Data lines =>
* START *

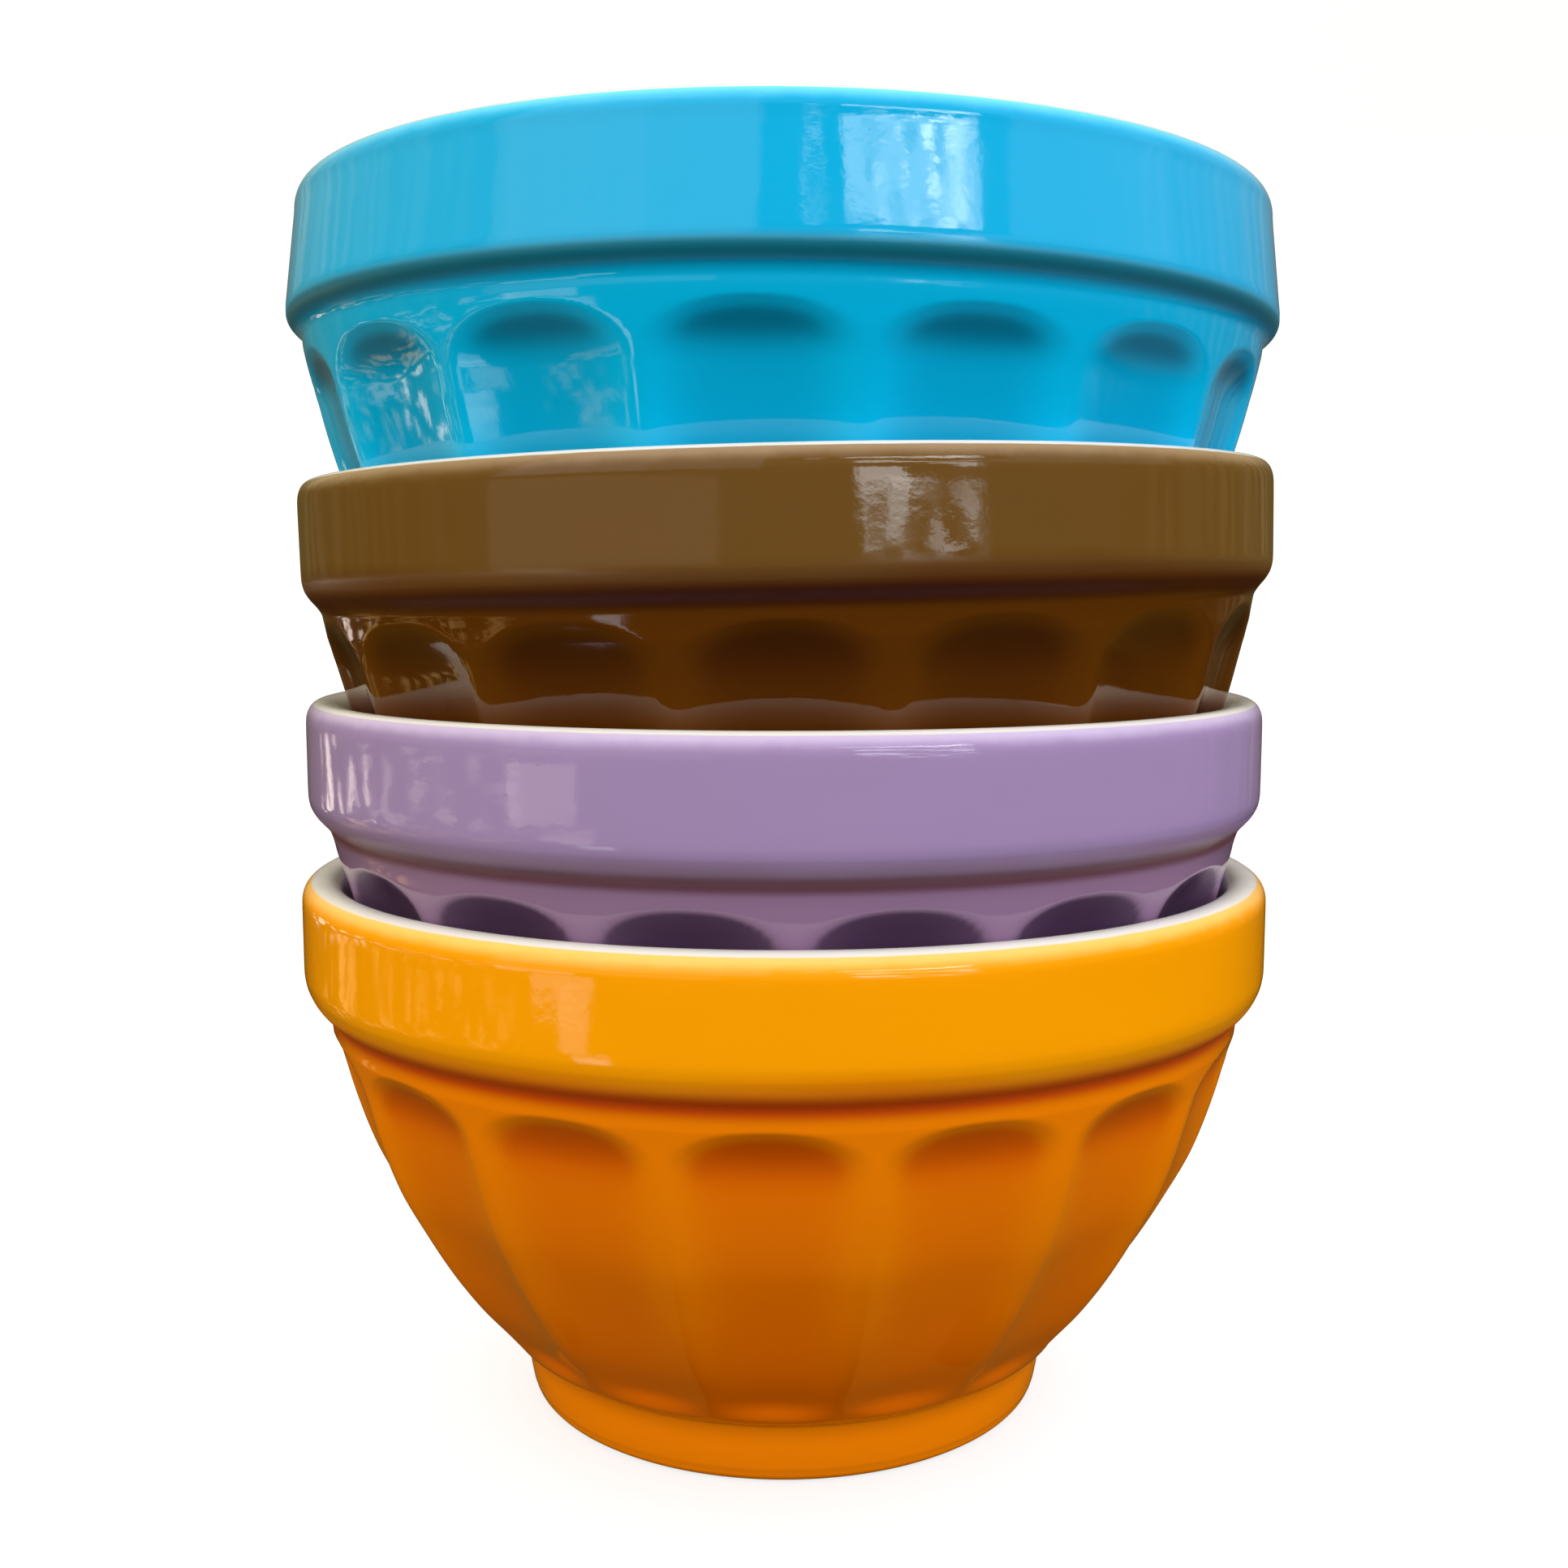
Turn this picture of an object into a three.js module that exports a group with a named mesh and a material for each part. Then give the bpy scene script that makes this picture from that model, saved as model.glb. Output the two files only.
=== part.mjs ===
// A nested stack of four fluted stoneware bowls, in millimetres, +Z up.
// The origin is the centre of the lowest bowl's foot, on the table. -Y is the front.
// Every bowl is one fired piece: a raised rim band with a rounded lip and underside,
// a wall with sixteen scooped flutes, and a foot ring with a shallow recess.
import * as THREE from "three";
import { mergeVertices } from "three/addons/utils/BufferGeometryUtils.js";

// Driving dimensions. Shares are shares of a bowl's own rim radius.
const RIM_RADIUS = 70; // nominal outer radius of the rim band
const FLUTES = 16; // flutes round each bowl
const SEGMENTS = 64; // facets round each bowl, a multiple of FLUTES
const HEIGHT = 1.1221; // highest line of the lip to the table
const FLUTE_DEPTH = 0.034; // how far a flute is scooped into the wall
const FLUTE_SHARE = 0.92; // share of the pitch that a flute takes, the rest is ridge
const FLUTE_ARCH = 0.1; // height of the arched top of a flute
const FOOT_CREASE = 0.9715; // depth of the line between wall and foot
const RECESS_RADIUS = 0.43; // recess under the foot
const RECESS_DEPTH = 0.045;
const DEG = Math.PI / 180;

// Depths below the lip at which the wall is described, and the radius of its
// ridges there. The upper bowls nest because their walls stand steeper the
// higher the bowl sits.
const WALL_DEPTHS = [0.9715, 0.9165, 0.8465, 0.7665, 0.6765, 0.5765, 0.4765, 0.3965, 0.3465, 0.3085];
const WALLS = {
  wide: [0.602, 0.647, 0.706, 0.762, 0.8145, 0.8665, 0.9025, 0.925, 0.9365, 0.946],
  middle: [0.602, 0.648, 0.708, 0.765, 0.82, 0.873, 0.911, 0.933, 0.946, 0.955],
  upright: [0.602, 0.653, 0.722, 0.79, 0.858, 0.912, 0.946, 0.967, 0.979],
};
const FOOT = [[HEIGHT, 0.53], [1.1075, 0.547], [1.06, 0.555], [0.9965, 0.566]];
const INSIDE_DEPTHS = [0.2165, 0.3865, 0.5465, 0.6965, 0.8165, 0.9165, 0.9715, 0.9945];
const INSIDES = {
  wide: [0.881, 0.832, 0.774, 0.698, 0.6, 0.47, 0.32, 0],
  middle: [0.878, 0.836, 0.782, 0.704, 0.603, 0.47, 0.32, 0],
  upright: [0.888, 0.862, 0.822, 0.745, 0.626, 0.478, 0.32, 0],
};

// The four bowls, bottom to top. size: share of the nominal rim radius. under: the
// rounded underside of the rim band, from the wall to the band, as depth and radius.
// crest: radius of the lip's highest line. inner: radius inside the lip. arch: depth of
// the flutes' tops. turn: angle of the first flute from the front. rise: height of the
// lip over the lip of the bowl below. lean and nod: the small tilt with which the loose
// bowls sit (lean lowers +X, nod lowers -Y).
const BOWLS = [
  { name: "bowl_orange", size: 1.0121, wall: "wide", crest: 0.954, inner: 0.909, arch: 0.3055,
    under: [[0.282, 0.95], [0.2605, 0.9595], [0.243, 0.977], [0.22, 0.991], [0.19, 0.999]],
    turn: -1.7, x: 0, rise: 0, lean: 0, nod: 0,
    material: { color: 0xf09b08, roughness: 0.14, metalness: 0 } },
  { name: "bowl_lilac", size: 0.9947, wall: "wide", crest: 0.966, inner: 0.915, arch: 0.3005,
    under: [[0.2685, 0.956], [0.2485, 0.9675], [0.2285, 0.9855], [0.2065, 0.997], [0.18, 1.0]],
    turn: 12.35, x: 0.02, rise: 25.37, lean: 0, nod: 0.2,
    material: { color: 0x9b83b3, roughness: 0.14, metalness: 0 } },
  { name: "bowl_brown", size: 1.0012, wall: "middle", crest: 0.97, inner: 0.902, arch: 0.2775,
    under: [[0.2735, 0.961], [0.2505, 0.9695], [0.2335, 0.984], [0.2135, 0.9955], [0.19, 1.0]],
    turn: -0.7, x: 0.08, rise: 31.82, lean: -1.28, nod: 0,
    material: { color: 0x6b4718, roughness: 0.12, metalness: 0 } },
  { name: "bowl_turquoise", size: 0.9868, wall: "upright", crest: 0.964, inner: 0.91, arch: 0.3235,
    under: [[0.291, 0.9895], [0.275, 0.9995], [0.262, 1.013], [0.249, 1.0185], [0.23, 1.0195]],
    turn: -2.9, x: -0.04, rise: 37.26, lean: 0.48, nod: -0.88,
    material: { color: 0x0ba8dc, roughness: 0.12, metalness: 0 } },
];

// How deep the wall is scooped at a depth and an angle from the front: a round
// channel whose top is closed by an arch, shallower lower down, and that runs out
// just above the foot.
function scoop(depth, angle, spec) {
  const pitch = (2 * Math.PI) / FLUTES;
  let a = (angle - spec.turn * DEG) / pitch;
  a = Math.abs(a - Math.round(a)) * 2; // 0 in the middle of a flute, 1 on a ridge
  const side = a / FLUTE_SHARE;
  const up = Math.max(0, (spec.arch + FLUTE_ARCH - depth) / FLUTE_ARCH);
  const q = side * side + up * up;
  if (q >= 1 || depth > FOOT_CREASE) return 0;
  const fade = 1 - 0.45 * THREE.MathUtils.smoothstep(depth, 0.7165, 0.93);
  const runOut = 1 - THREE.MathUtils.smoothstep(depth, 0.925, FOOT_CREASE + 0.001);
  return FLUTE_DEPTH * fade * runOut * (1 - q);
}

// One bowl: a section turned round Z from the axis back to the axis, then scooped.
function bowl(spec, lip) {
  const R = RIM_RADIUS * spec.size;
  const wall = WALLS[spec.wall].map((r, i) => [WALL_DEPTHS[i], r]);
  const section = [
    [HEIGHT - RECESS_DEPTH, 0], [HEIGHT - RECESS_DEPTH, RECESS_RADIUS - 0.02], [HEIGHT, RECESS_RADIUS],
    ...FOOT,
    ...wall,
    ...spec.under,
    [0.048, 0.9995], [0.02, 0.991], [0.005, 0.976], [0, spec.crest], [0.008, spec.crest - 0.024],
    [0.028, spec.inner + 0.012], [0.0615, spec.inner],
    ...INSIDE_DEPTHS.map((d, i) => [d, INSIDES[spec.wall][i]]),
  ];
  const profile = section.map(([d, r]) => new THREE.Vector2(r * R, -d * R));
  // The first seam runs along a ridge, so that facets meet on the ridges.
  const start = (spec.turn + 180 / FLUTES) * DEG;
  let g = new THREE.LatheGeometry(profile, SEGMENTS, start);
  const p = g.attributes.position;
  const first = 3 + FOOT.length;
  for (let i = 0; i < p.count; i++) {
    const k = i % section.length;
    if (k < first || k >= first + wall.length) continue;
    const x = p.getX(i), z = p.getZ(i), r = Math.hypot(x, z);
    const cut = R * scoop(section[k][0], Math.atan2(x, z), spec);
    p.setX(i, (x * (r - cut)) / r);
    p.setZ(i, (z * (r - cut)) / r);
  }
  g.deleteAttribute("normal");
  g.deleteAttribute("uv");
  g = mergeVertices(g, 1e-4);
  g.rotateX(Math.PI / 2); // the lathe's axis becomes +Z, its +Z the front
  g.computeVertexNormals();
  const mesh = new THREE.Mesh(g, new THREE.MeshStandardMaterial(spec.material));
  mesh.name = spec.name;
  mesh.position.set(spec.x, 0, lip);
  mesh.rotation.set(spec.nod * DEG, spec.lean * DEG, 0);
  return mesh;
}

const stack = new THREE.Group();
let lip = HEIGHT * RIM_RADIUS * BOWLS[0].size; // the lowest foot stands at height 0
for (const spec of BOWLS) {
  lip += spec.rise;
  stack.add(bowl(spec, lip));
}

export default stack;
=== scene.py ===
# Looks of the nested stack of fluted stoneware bowls, in metres, +Z up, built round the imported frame.
import bpy, math
import numpy as np
from mathutils import Vector, Matrix


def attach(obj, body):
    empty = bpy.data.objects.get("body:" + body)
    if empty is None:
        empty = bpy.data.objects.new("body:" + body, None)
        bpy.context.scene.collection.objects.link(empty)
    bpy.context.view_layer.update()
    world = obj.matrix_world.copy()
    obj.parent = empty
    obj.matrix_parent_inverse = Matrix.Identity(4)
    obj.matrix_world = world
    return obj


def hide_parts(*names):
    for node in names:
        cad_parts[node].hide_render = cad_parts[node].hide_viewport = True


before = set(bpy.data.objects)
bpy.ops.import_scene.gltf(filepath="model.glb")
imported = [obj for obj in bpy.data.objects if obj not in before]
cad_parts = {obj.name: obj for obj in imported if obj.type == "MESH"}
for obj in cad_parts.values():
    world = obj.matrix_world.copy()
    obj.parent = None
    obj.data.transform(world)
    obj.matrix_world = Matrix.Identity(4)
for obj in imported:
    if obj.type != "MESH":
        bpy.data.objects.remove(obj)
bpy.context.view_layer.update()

DEG = math.pi / 180
RIM = 0.070                 # nominal rim radius
H = 1.1221                  # lip to table, share of the rim radius
FLUTES = 16
FLUTE_DEPTH = 0.034
FLUTE_SHARE = 0.93
FLUTE_ARCH = 0.10
CREASE = 0.9715
WALL_D = [0.3085, 0.3465, 0.3965, 0.4765, 0.5765, 0.6765, 0.7665, 0.8465, 0.9165, 0.9715]
WALLS = {
    "wide": [0.946, 0.9365, 0.925, 0.9025, 0.8665, 0.8145, 0.762, 0.706, 0.647, 0.602],
    "middle": [0.955, 0.946, 0.933, 0.911, 0.873, 0.82, 0.765, 0.708, 0.648, 0.602],
    "upright": [0.987, 0.979, 0.967, 0.946, 0.912, 0.858, 0.79, 0.722, 0.653, 0.602],
}
IN_D = [0.0615, 0.2165, 0.3865, 0.5465, 0.6965, 0.8165, 0.9165, 0.9715, 0.9945]
INSIDES = {
    "wide": [0.881, 0.832, 0.774, 0.698, 0.6, 0.47, 0.32, 0.0],
    "middle": [0.878, 0.836, 0.782, 0.704, 0.603, 0.47, 0.32, 0.0],
    "upright": [0.888, 0.862, 0.822, 0.745, 0.626, 0.478, 0.32, 0.0],
}
# under: the rounded underside of the rim band, from the band to the wall; dip: depth of its darkest line, painted shade
# with some thicker glaze; the shade under the flutes' arched tops is painted too
BOWLS = [
    dict(name="orange", dip=0.262, dip_width=0.026, arch_shade=0.085, size=1.0121, wall="wide", crest=0.954, inner=0.909, arch=0.3055,
         under=[[0.17, 0.9998], [0.185, 0.9995], [0.205, 0.9965], [0.22, 0.991], [0.232, 0.985], [0.243, 0.977],
                [0.2525, 0.968], [0.2605, 0.9595], [0.27, 0.9535], [0.282, 0.950], [0.295, 0.9475], [0.3085, 0.946]],
         turn=-1.7, x=0.0, rise=0.0, lean=0.0, nod=0.0),
    dict(name="lilac", dip=0.257, dip_width=0.019, arch_shade=0.105, size=0.9947, wall="wide", crest=0.966, inner=0.915, arch=0.3005,
         under=[[0.165, 1.0], [0.19, 0.9995], [0.2065, 0.997], [0.2165, 0.993], [0.2265, 0.987], [0.2365, 0.9785],
                [0.2465, 0.969], [0.2565, 0.961], [0.2685, 0.956], [0.285, 0.951], [0.3085, 0.946]],
         turn=12.35, x=0.02, rise=25.37, lean=0.0, nod=0.2),
    dict(name="brown", dip=0.239, dip_width=0.019, arch_shade=0.080, size=1.0012, wall="middle", crest=0.970, inner=0.902, arch=0.2775,
         under=[[0.175, 1.0], [0.1935, 0.9995], [0.2135, 0.9955], [0.2255, 0.9895], [0.2335, 0.984], [0.2435, 0.9755],
                [0.2535, 0.968], [0.2625, 0.963], [0.2725, 0.961], [0.2885, 0.958], [0.3085, 0.955]],
         turn=-0.7, x=0.08, rise=31.82, lean=-1.28, nod=0.0),
    dict(name="turquoise", dip=0.257, dip_width=0.020, arch_shade=0.042, size=0.9868, wall="upright", crest=0.964, inner=0.910, arch=0.3235,
         under=[[0.23, 1.0195], [0.245, 1.0195], [0.254, 1.0175], [0.262, 1.013], [0.2685, 1.007], [0.275, 0.9995],
                [0.282, 0.9935], [0.291, 0.9895], [0.3055, 0.9875], [0.3465, 0.979]],
         turn=-2.9, x=-0.04, rise=37.26, lean=0.48, nod=-0.88),
]


def srgb(r, g, b):
    def f(c):
        c /= 255
        return c / 12.92 if c <= 0.04045 else ((c + 0.055) / 1.055) ** 2.4
    return (f(r), f(g), f(b), 1.0)


def smooth(a, b, x):
    t = np.clip((x - a) / (b - a), 0, 1)
    return t * t * (3 - 2 * t)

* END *

Aim =>
Take exactly the lines from the one containing "const stack = new THREE.Group();" through the one containing "bpy.data.objects.remove(obj)" in the data above, and output them with nothing added.

Solution for this exercise =>
const stack = new THREE.Group();
let lip = HEIGHT * RIM_RADIUS * BOWLS[0].size; // the lowest foot stands at height 0
for (const spec of BOWLS) {
  lip += spec.rise;
  stack.add(bowl(spec, lip));
}

export default stack;
=== scene.py ===
# Looks of the nested stack of fluted stoneware bowls, in metres, +Z up, built round the imported frame.
import bpy, math
import numpy as np
from mathutils import Vector, Matrix


def attach(obj, body):
    empty = bpy.data.objects.get("body:" + body)
    if empty is None:
        empty = bpy.data.objects.new("body:" + body, None)
        bpy.context.scene.collection.objects.link(empty)
    bpy.context.view_layer.update()
    world = obj.matrix_world.copy()
    obj.parent = empty
    obj.matrix_parent_inverse = Matrix.Identity(4)
    obj.matrix_world = world
    return obj


def hide_parts(*names):
    for node in names:
        cad_parts[node].hide_render = cad_parts[node].hide_viewport = True


before = set(bpy.data.objects)
bpy.ops.import_scene.gltf(filepath="model.glb")
imported = [obj for obj in bpy.data.objects if obj not in before]
cad_parts = {obj.name: obj for obj in imported if obj.type == "MESH"}
for obj in cad_parts.values():
    world = obj.matrix_world.copy()
    obj.parent = None
    obj.data.transform(world)
    obj.matrix_world = Matrix.Identity(4)
for obj in imported:
    if obj.type != "MESH":
        bpy.data.objects.remove(obj)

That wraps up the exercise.